The Vector Institute’s Laleh Seyyed-Kalantari on the serious ethical concerns around racial bias in AI models.

Artificial intelligence (AI)-based medical image diagnostic tools are trained to yield diagnostic labels from medical images. Recently, these tools have demonstrated radiologist-level performance in disease diagnosis, which makes them a clear case for deployment. In training these tools, a common practice is to optimize for and report the performance of the general population. However, when doing so, the state-of-the-art chest X-ray diagnostic tools trained on large public datasets fail to be fair naturally [1, 2]. Here, we define unfairness as differences in performance against, or in favor of, a subpopulation for a predictive task (e.g. higher performance on disease diagnosis in white patients versus black).

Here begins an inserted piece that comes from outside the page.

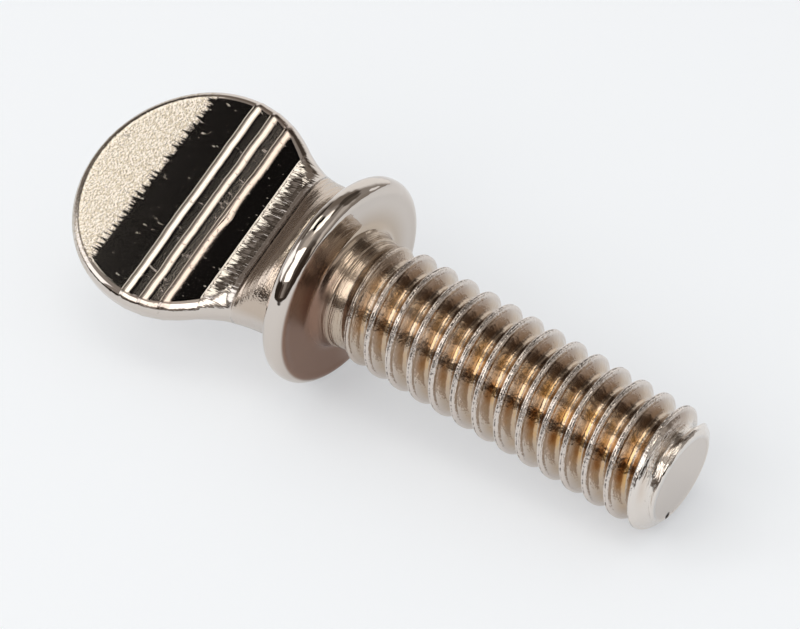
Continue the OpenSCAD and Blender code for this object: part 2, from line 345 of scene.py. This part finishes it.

In our recent Nature Medicine paper [1], we trained four AI models on three large public chest X-ray datasets and a multi-source dataset that aggregate all those datasets on shared labels. We have demonstrated these models have reached state-of-the-art performance in disease diagnosis averaged across all patients. That is the point at which AI developers often stop and report their outcome. However, we have added one step further to our machine learning pipeline: a “fairness check”. We have done the fairness check on these AI models with respect to patients’ age and sex, as well as race/ethnicity and insurance type – where the data was available. We used insurance type as a proxy for socioeconomic status of the patients (e.g. patients with Medicaid insurance are often low income). Our analysis shows, following such a common practice, that AI models underdiagnosed historically underserved patients – such as females, patients younger than 20 years old, black or hispanic patients, or patients with Medicaid insurance who are often on a low income – at a higher rate compared to the general population. Such unfairness in underdiagnosis is even greater if a patient belongs to more than one historically underserved subpopulation (e.g. hispanic female). These unfairnesses are not an overall noise in the system, but rather an amplification of existing unfairness in the healthcare system.

In another study [3], we have shown that AI models can detect patients’ self-reported race/ethnicity from their chest X-rays. Our high performance race/ethnicity detection from medical images was consistent across many datasets and imaging modalities. This is potentially problematic once we read the outcomes of these two studies together, which highlight AI models can not only detect the patient’s race by looking only at medical images, but also behave against historically underserved (e.g. black) patients and misreport them healthy at a higher rate. This would potentially lead to those patients being denied care at a higher rate upon deployment.

Mitigating such unfairness of AI medical image diagnostic tools so that they can deliver high performance for all patients – regardless of their race/ethnicity, sex, age, and/or socioeconomic status – is desirable, nay expected before deployment of such models in practice. Policymakers are encouraged to audit for fairness before deployment approvals and fairness checks are suggested to be part of the pipeline for standardizing AI models in healthcare operations.

This is a serious ethical concern and ignoring it remains a critical barrier to effective deployment of these models in the clinics.

Dr Laleh Seyyed-Kalantari is an associate scientist at the Lunenfeld Tanenbaum Research Institute, Sinai Health System. She was a postdoctoral fellow at the Computer Science Department at the University of Toronto and the Vector Institute for Artificial Intelligence, focusing on developing AI-based medical image diagnostic methods. She received a PhD degree in electrical engineering from McMaster University in 2017. Her research interests span from machine learning in healthcare, AI in medical imaging, to optimization, and numerical modeling. She has received several highly competitive national, provincial, and institutional awards including the NSERC Postdoctoral Fellowship (2018).

 

[1] L. S. Kalantari, H. Zhang, M. McDermott, I. Y. Chen, and M. Ghassemi, ‘Underdiagnosis bias of artificial intelligence algorithms applied to chest radiographs in under-served patient populations’, Nature Medicine, Dec. 2021.

[2] L. S. Kalantari G. Liu, M. McDermott and, I. Y. Chen, M. Ghassemi, ‘CheXclusion: Fairness gaps in deep chest X-ray classifiers’, Pacific Symposium on Biocomputing (PSB), Virtual, Jan. 2021,

[3] I. Banerjee, A. R. Bhimireddy, J. L Burns, L. A. Celi, L. Chen, R. Correa, N. Dullerud, M. Ghassemi, S. Huang, P. Kuo, M. Lungren, L. Palmer, B. Price, S. Purkayastha, A. Pyrros, L. Oakden-Rayner, C. Okechukwu, L. S. Kalantari, H. Trivedi, R. Wang, Z. Zaiman, H. Zhang, J. W Gichoya, ‘Reading race: AI recognizes patient’s racial identity in medical images’, Under review.